■ Problem requirements ■
Take the lines from the beginning of the data below through the line holding "of the footprint." and return exactly those.
[START OF Recorded data]
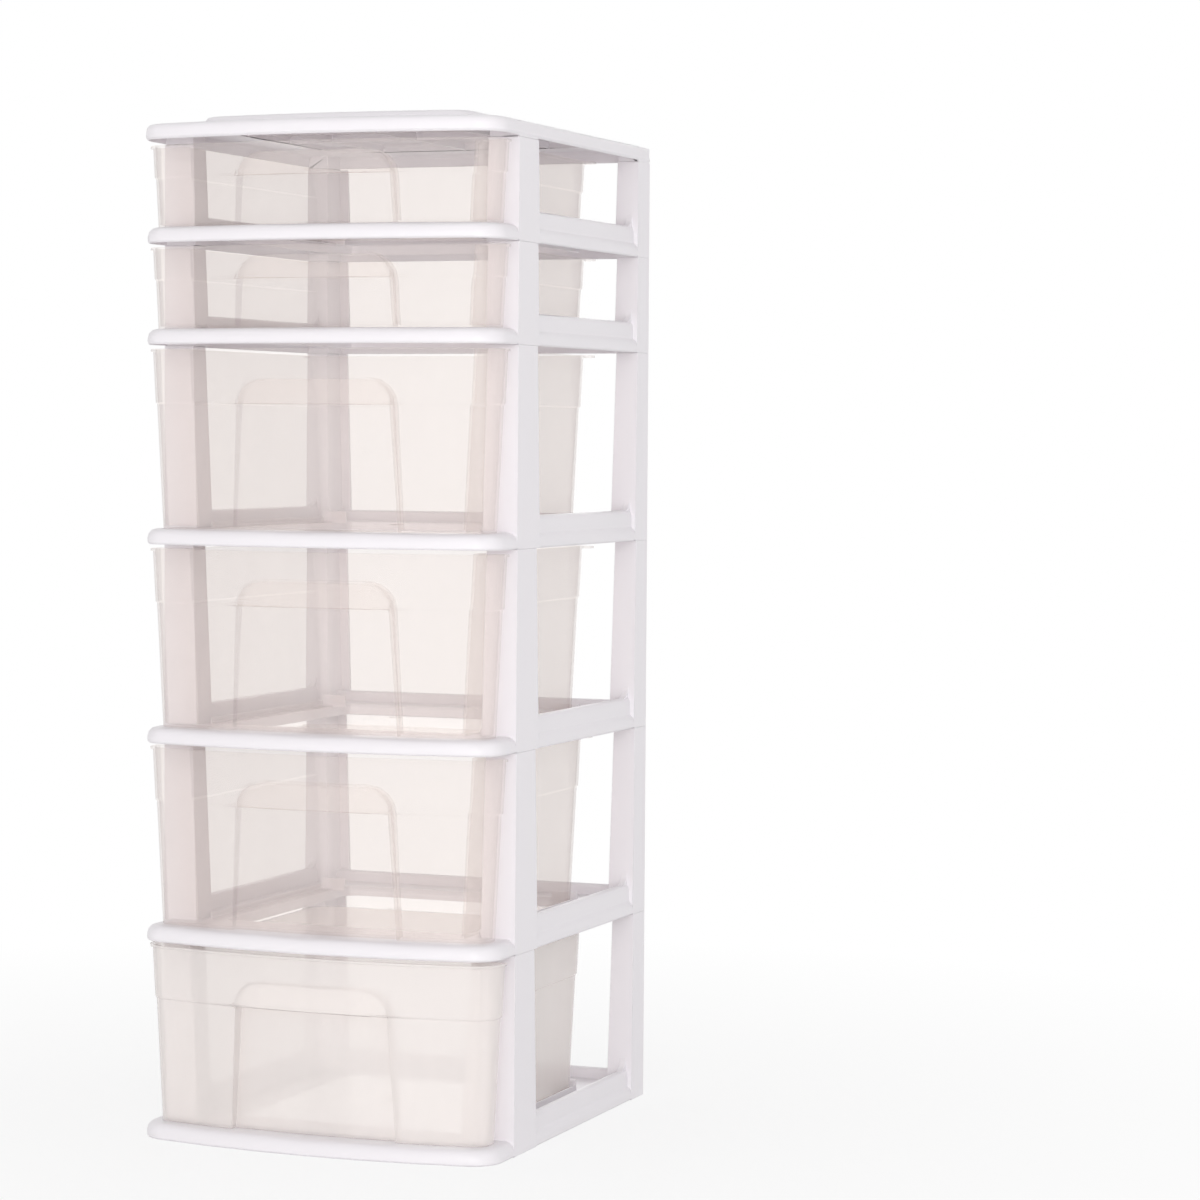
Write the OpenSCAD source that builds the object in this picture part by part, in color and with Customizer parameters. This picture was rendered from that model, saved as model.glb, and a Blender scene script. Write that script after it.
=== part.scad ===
// Drawer tower: four deep and two shallow clear drawers in a stack of white
// moulded frames, closed by a flat cover. Millimetres, +Z up. The drawers open
// towards -Y. The origin is on the floor in the middle of the footprint.

/* [Tower] */
// Width over the posts
tower_w = 321; // [300:1:360]
// Depth from the front posts' faces to the rear posts' backs
tower_d = 300; // [270:1:360]
// Height of a deep row, from seam to seam
deep_row_h = 165; // [150:1:200]
// Height of a shallow row, from seam to seam
shallow_row_h = 83.5; // [78:0.5:110]
// Wall of the frames and the cover
frame_wall = 2.2; // [1.8:0.1:2.6]

/* [Front rail] */
// Reach of the rail's middle ahead of the posts
rail_reach = 62; // [56:1:75]
// Bow of the rail over the full width
rail_bow = 18; // [12:1:24]
// Corner radius of the rail in plan
rail_corner_r = 25; // [22:1:30]
// Height of the rail
rail_h = 13; // [12:0.5:15]
// Radius of the rail's top edge
rail_top_r = 8; // [5:0.5:9]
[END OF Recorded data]
■ Solution ■
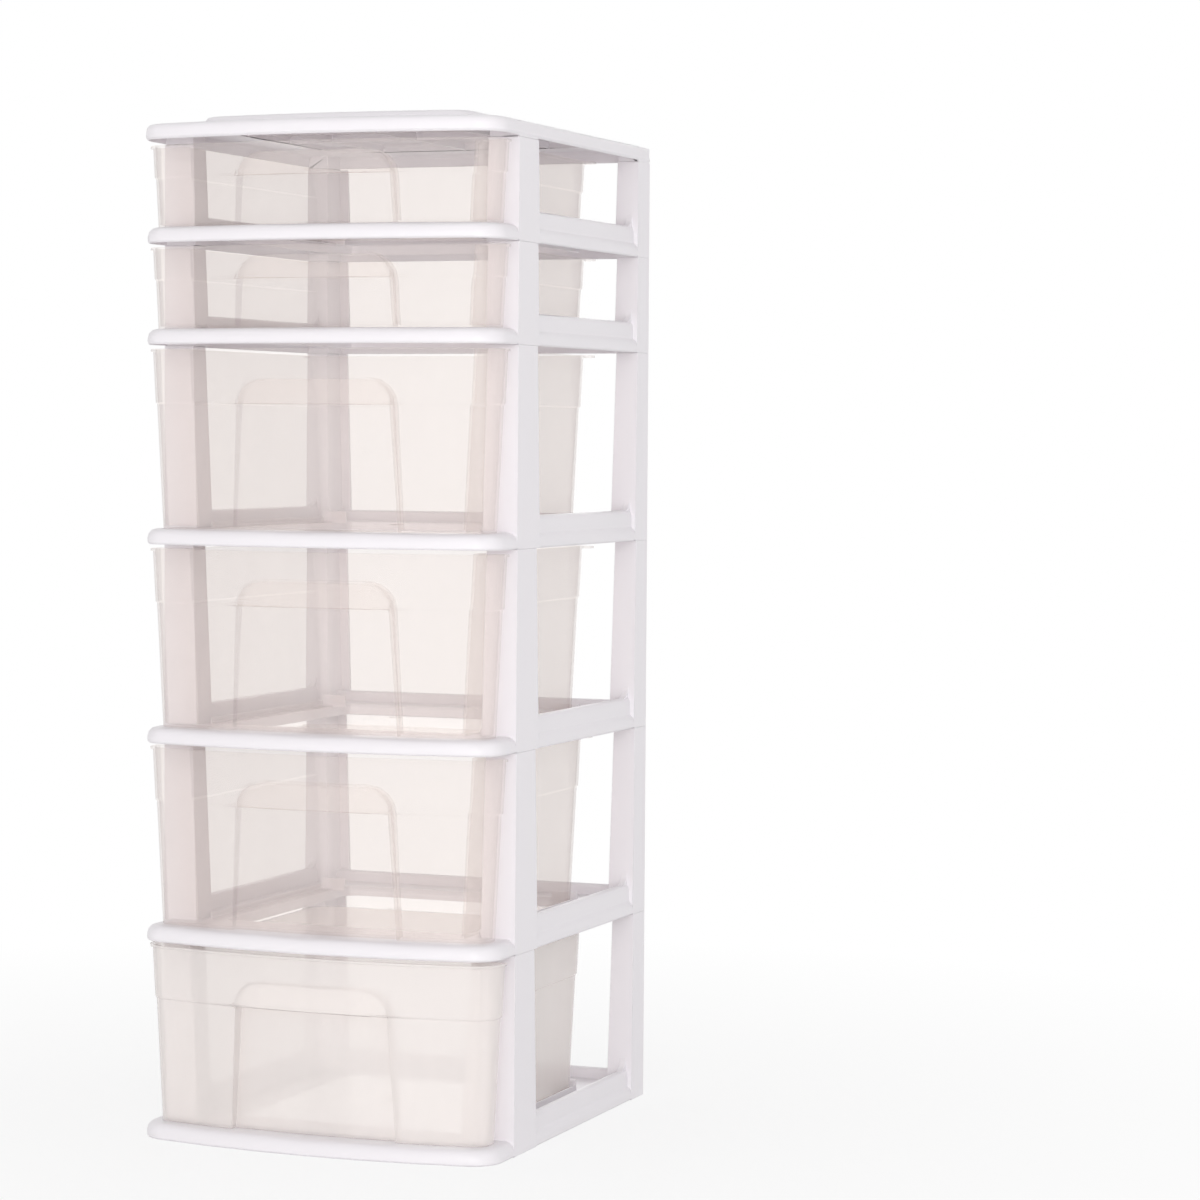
Write the OpenSCAD source that builds the object in this picture part by part, in color and with Customizer parameters. This picture was rendered from that model, saved as model.glb, and a Blender scene script. Write that script after it.
=== part.scad ===
// Drawer tower: four deep and two shallow clear drawers in a stack of white
// moulded frames, closed by a flat cover. Millimetres, +Z up. The drawers open
// towards -Y. The origin is on the floor in the middle of the footprint.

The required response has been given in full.